Once you have an understanding of the soil food web and how it works, to me, it just doesn’t make sense to garden any other way. We only use no-dig gardening now for all of our vegetables and it’s not a case of it’s a garden hack and it can save you time by cutting these corners – it’s quite the opposite. It’s just the best way of doing it for your plants. So, the corners that it cuts are just a side effect of, I believe, giving your plants an even better growing environment.

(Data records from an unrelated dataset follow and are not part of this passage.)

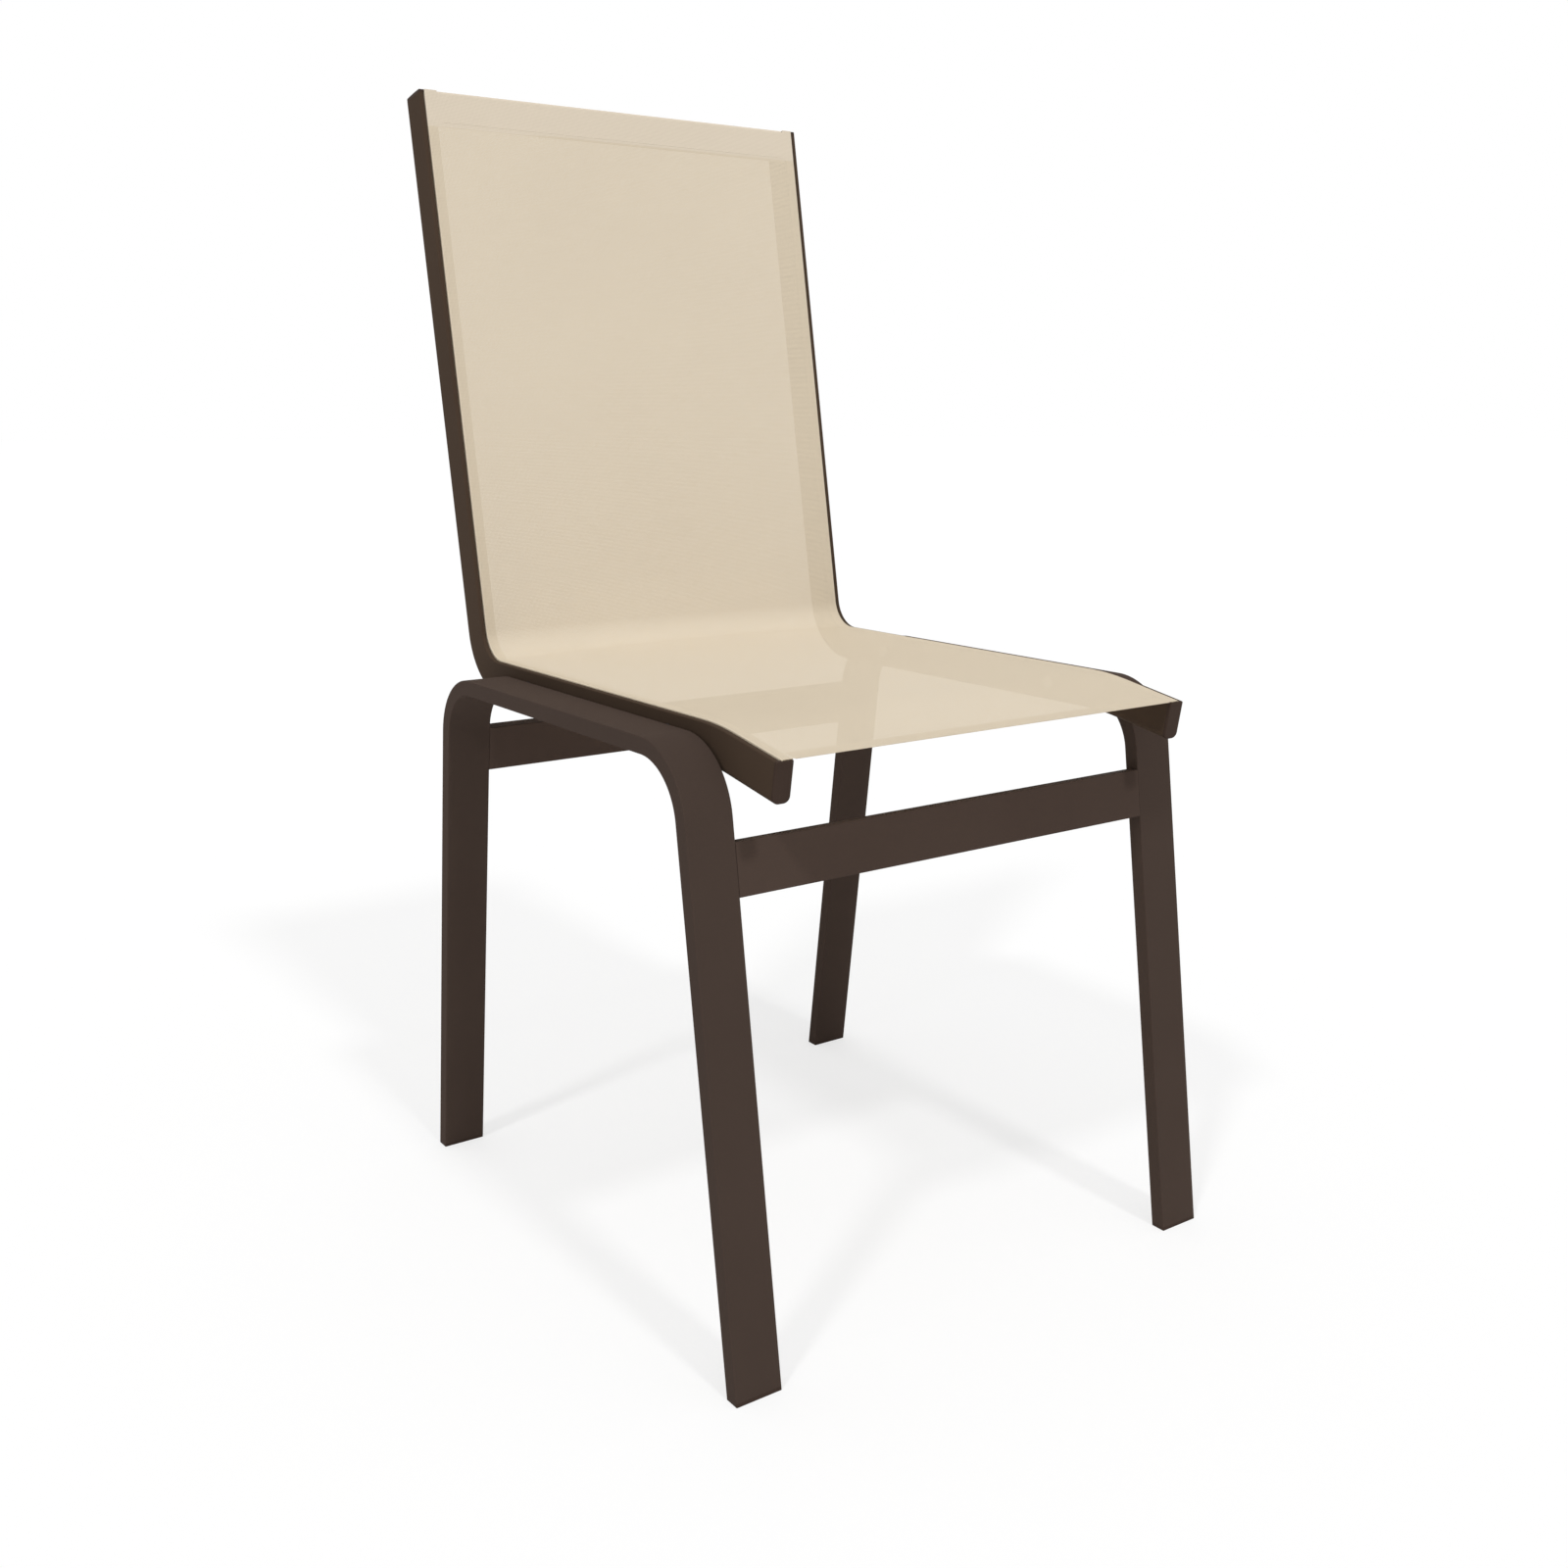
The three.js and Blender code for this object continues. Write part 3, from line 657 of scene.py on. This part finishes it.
hem_reach = rail_inner - BESIDE_RAIL
outer_bend, inner_bend = TOP_LAYER + INTO_SLOT, INTO_SLOT + LOWER_LAYER
before_slot = slot_x + LAYER_SPREAD - outer_bend
mouth = math.asin(LAYER_SPREAD / CORD_WRAP)
mouth_angle = math.degrees(mouth)
down_slot = channel_depth - CORD_WRAP * math.cos(mouth) - INTO_SLOT
half_cross = Route((0, TOP_LAYER), 0, [
    (hem_reach, 0), (before_slot - hem_reach, 0), (outer_bend, 90), (down_slot, 0), (0, mouth_angle - 90),
    (CORD_WRAP, 360 - 2 * mouth_angle), (0, mouth_angle - 90), (down_slot, 0), (inner_bend, -90), (RETURN, 0),
])

hem_back = 2 * TOP_FOLD_RADIUS + TOP_FOLD_FLAT - (TOP_LAYER - LOWER_LAYER)
hem_sine, hem_cosine = math.sin(math.radians(HEM_TURN)), math.cos(math.radians(HEM_TURN))
slant = (hem_back - 2 * HEM_BEND * (1 - hem_cosine)) / hem_sine
slant_rise = 2 * HEM_BEND * hem_sine + slant * hem_cosine
hem_rise = HEM_EDGE - HEM_LAP - slant_rise - TOP_FOLD_RADIUS - INSET
before_back = [
    (HEM_LAP, 0), (HEM_BEND, HEM_TURN), (slant, 0), (HEM_BEND, -HEM_TURN), (hem_rise, 0),
    (TOP_FOLD_RADIUS, -90), (TOP_FOLD_FLAT, 0), (TOP_FOLD_RADIUS, -90),
]
front_fold = (TOP_LAYER - LOWER_LAYER) / 2
down = math.radians(back_heading)
cloth_start = rail_start + HEM_EDGE * ahead(down) + LOWER_LAYER * right_of(down)
cloth_bend = SEAT_BEND - TOP_LAYER
cloth_route = Route(cloth_start, back_heading + 180, before_back + [
    (back_run - INSET - TOP_FOLD_RADIUS, 0), (cloth_bend, 90 - RECLINE), (seat_run, 0),
    (TIP_BEND + TOP_LAYER, -TIP_DROP), (tip_run - INSET - front_fold, 0), (front_fold, -180), (FRONT_HEM, 0),
])
back_starts = cloth_route.moves[len(before_back)][0]
front_ends = cloth_route.moves[-2][0]
seat_starts = cloth_route.moves[len(before_back) + 2][0]
bend_middle = seat_starts - cloth_bend * math.radians(90 - RECLINE) / 2
print(f"flat cloth {2 * half_cross.length:.1f} x {cloth_route.length:.1f} mm")

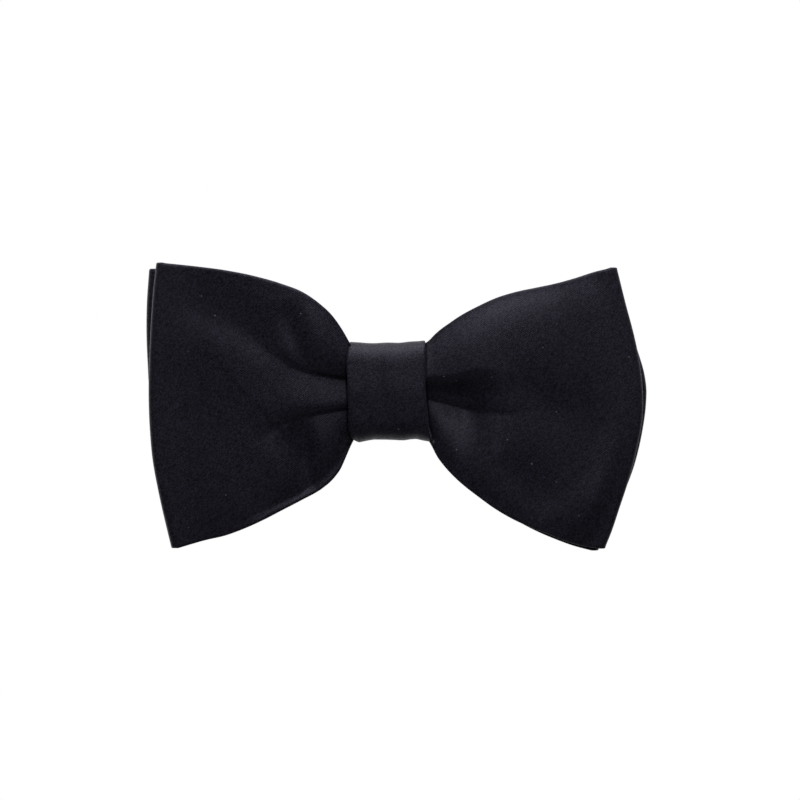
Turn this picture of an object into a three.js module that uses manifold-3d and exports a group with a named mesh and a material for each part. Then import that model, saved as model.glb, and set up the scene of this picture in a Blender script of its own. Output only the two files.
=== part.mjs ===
// Clip-on bow tie: two gathered loops of interlined satin, a knot band round their waist, and a
// stamped steel clip whose two sprung levers grip the leaves of a shirt collar.
//
// Millimetres. +X runs across the bow, -Y is the front that shows and +Z is up. The origin is in
// the plane where the collar is gripped, straight behind the middle of the knot.
import * as THREE from "three";
import { mergeVertices } from "three/addons/utils/BufferGeometryUtils.js";
import Module from "manifold-3d";

const wasm = await Module();
wasm.setup();

// ---------------------------------------------------------------- driving dimensions

// The bow, measured from the middle of the knot
const leftReach = 58;
const rightReach = 62.2;
const topRise = 31;
const bottomDrop = 38;

// Cloth
const satinT = 0.32; // one ply of satin
const interliningT = 0.6;
const clothEase = 0.22; // between a satin ply and the interlining inside it
const layGap = 0.45; // between pieces that lie on each other
const foldRadius = 1.3; // of the middle of the cloth where a loop turns back at its end
const pleatDepth = 0.6; // how far the waist's pleats stand out from their middle
const foldGap = 0.5; // between the front and the back loop at their folds
const seamGap = 0.6; // between the two ends of a loop's strip, which meet under the knot

// How far each panel's middle bows forward, from the front of the front loop to the back of the
// back loop
const puffs = [6, 1.2, 0.8, 0];
const puffEdgeLoss = 0.35; // share of that puff which is gone at a panel's top and bottom edges

// Knot band
const bandWidth = 20;
const bandHeight = 23.8;
const bandCorner = 3.2; // radius of its middle at the corners
const bandBulge = 0.9; // how far its front face swells
const bandLap = 5; // each end of the strip runs this far past the middle of the back

// Thread
const threadD = 0.45;
const bindingTurns = 4;
const bindingPitch = 1.6;
const stitchCount = 5;
const stitchPitch = 3.2;

// Clip
const steelT = 0.7;
const neckHalfHeight = 3.6; // of the plate where the band holds it
const plateHalfHeight = 5.4;
const jawHalfHeight = 4.2;
const hingeFromBand = 7.6; // out from the side of the knot band
const hingeY = 2.7;
const jawLength = 15.4; // from the hinge to the tip of the plate
const pinD = 1.2;
const pinClearance = 0.08; // round a pin, in its holes
const pinHeadR = 1.05;
const pinHeadT = 0.4;
const leverHalfWidth = 3.9;
const leverT = 0.6;
const earHalfLength = 2;
const padLength = 4.2; // the flat part of a lever that is pressed
const padClearance = 1.4; // between a pad and the side of the knot band
const padHeight = 7.2; // from the collar's plane to the back of that flat
const toothCount = 5;
const toothDepth = 1.1;
const tackHoleR = 0.5;
const tackHoleZ = 2.4;

// Springs
const wireD = 0.5;
const coilR = 1.55; // of the middle of the wire
const coilTurns = 3.5;
const springLeg = 4.4;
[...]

Increased Yields and Decreased Crop Rotation

Now, there’s lots of evidence online that suggests that your yields will actually increase. Now personally, we don’t have the data and evidence to tell you that ourselves. Yields can go up and down over years and we don’t control that; we don’t have an area that we no-dig and an area that we dig so that we compare the difference. But online, there are lots of people who have done that and they will tell you that their no-dig gardening yields actually increase year on year against standard methods.

Also, there is less requirement for crop rotation and pest control measures and things like that. I believe on Charles Dowding’s site, he controls for no-dig versus dig gardening over five or six seasons. It’ll show you that his potato yields have gone up, but also that he’s not rotating his crop for several years and not having issues with blight and things like that, which you would normally associate with growing potatoes in the same place over two or more seasons.

There’s lots and lots of ancillary advantages beyond the actual main advantage of growing your crops in a fashion that’s a lot less work and does the right thing by them. It encourages your soil health and encourages your vegetable health, without you having to do nearly as much work as doing it the other way. Hopefully that’s all food for thought and you find that interesting and if you’re not already doing it, then I hope you think about doing it in the future. I’m certainly a massive proponent of it.